【Momentum Trading】Use machine learning to boost your day trading skill - meta-labeling

The Triple barrier method and meta-labeling technique were together introduced in the book Advances in Financial Machine Learning by Marcos Lopez De Prado. It seems that the combination of these two tools makes a great pair to either stabilize or further increase your portfolio growth. In this post, I’m going to quote my old research result (here) from last time as the fundamental strategy benchmark, and apply these two techniques to see what beneficial impact we could bring to this strategy.

Previous researches

• 【Momentum Trading】Yes or No? Adopting the Supertrend indicator in your trading strategies?
• 【Momentum Trading】Four strategies of using RSI indicator to better time your market entry
• 【Momentum Trading】Optimize your MACD strategies with advanced indicators

Motivation

After researching the combination of several technical indicators as buy-in signals, I feel the research framework is missing a robust method to mitigate the subjective impact of the technical indicators. Theoretically speaking, stock prices and other statistics represent the current market overview. Using this information to predict future stock price movements would be irrational. However, standing from the behavioral finance point of view, the historic stock prices and statistics could be used to summarize the standard behavior of general investors’ actions when certain critical points were reached. That’s where the momentum trading strategy begins to thrive. Traders/Investors combine several effective indicators and define the fixed or dynamic threshold to find the group of stocks that possess the momentum (uptrend or downtrend) in them. Then the problem comes back to, how do we define the threshold in a more objective method.

In the book Advances in Financial Machine Learning by Marcos Lopez De Prado, the Triple barrier method (Chapter 3.4) and the meta-labeling technique (Chapter 3.6) were introduced with his quote “In that case, meta-labeling will help us figure out when we should pursue or dismiss a discretionary PM’s call” (Page 54). These two tools could be adopted and leverage the power of machine learning to mitigate the subjectiveness in the technical-indicator-oriented momentum strategy.

As usual, I’m not going to introduce these two ideas from ground zero. The article What is Triple Barrier Method(TBM) and Meta-labeling breaks down the definitions of these two terms and attaches the code snippet for easier comprehension. See below for you to understand what they are.

The definition of the Triple Barrier Method (TBM)

TBM adopts two horizontal lines and one vertical line to form a box, which is used for deciding the next move depending on the relative position of the stock price inside the box. There are three potential scenarios would be produced:

• If the upper barrier (profit-take) is hit first. Label “buy” or “1”.
• If the lower barrier (stop-loss) is hit first. Label “sell” or “-1”.
• If the vertical barrier (expiration) is hit first. Label = “return in this period” or “0”.

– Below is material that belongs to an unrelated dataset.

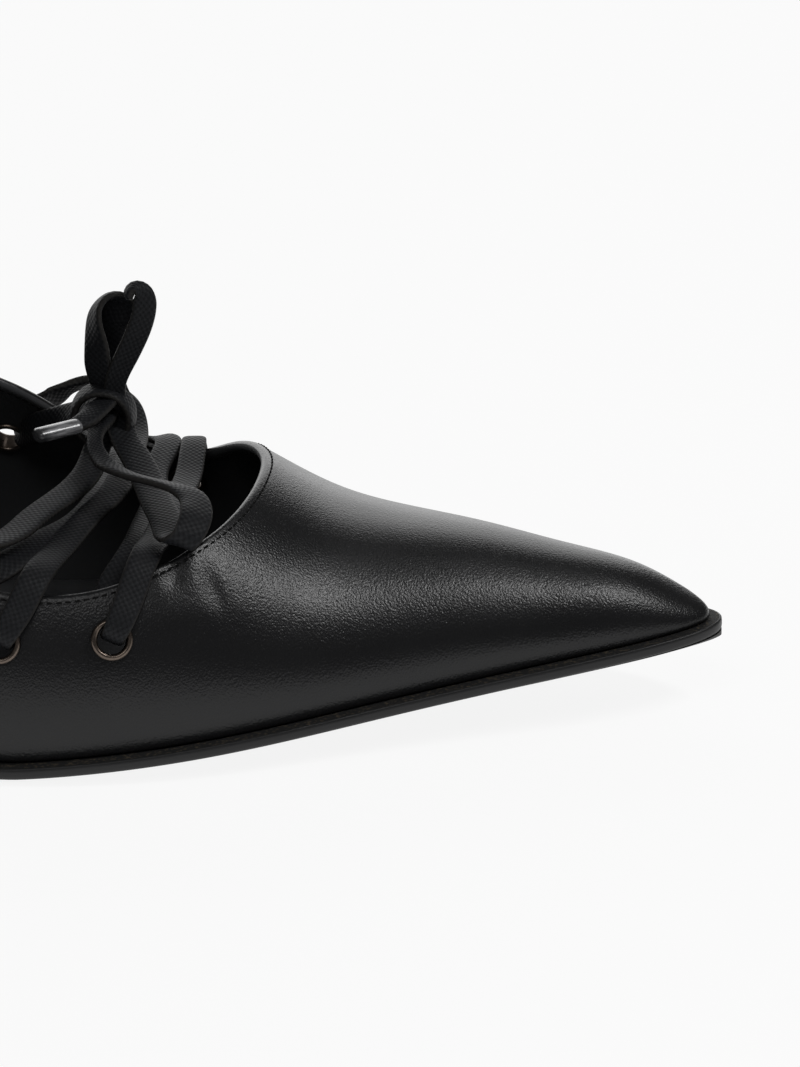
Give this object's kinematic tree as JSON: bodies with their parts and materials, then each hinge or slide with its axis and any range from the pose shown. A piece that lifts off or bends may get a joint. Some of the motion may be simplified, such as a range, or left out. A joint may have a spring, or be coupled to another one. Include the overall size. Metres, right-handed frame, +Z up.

Triple Barrier Method Scenario 3 - hitting the vertical barrier

Triple Barrier Method Scenario 1 - hitting the horizontal barrier

The definition of the meta-Labeling

The meta-Labeling sounds like simply an extra label, but it is actually a term that indicates a series of actions for getting the final prediction at the end. This Youtube video by Hudson & Thames successfully summarizes the core idea of Meta-labeling:

Meta-labeling is a machine learning (ML) layer that sits on top of any base primary strategy to help size positions, filter out false-positive signals, and improve metrics such as the Sharpe ratio and maximum drawdown.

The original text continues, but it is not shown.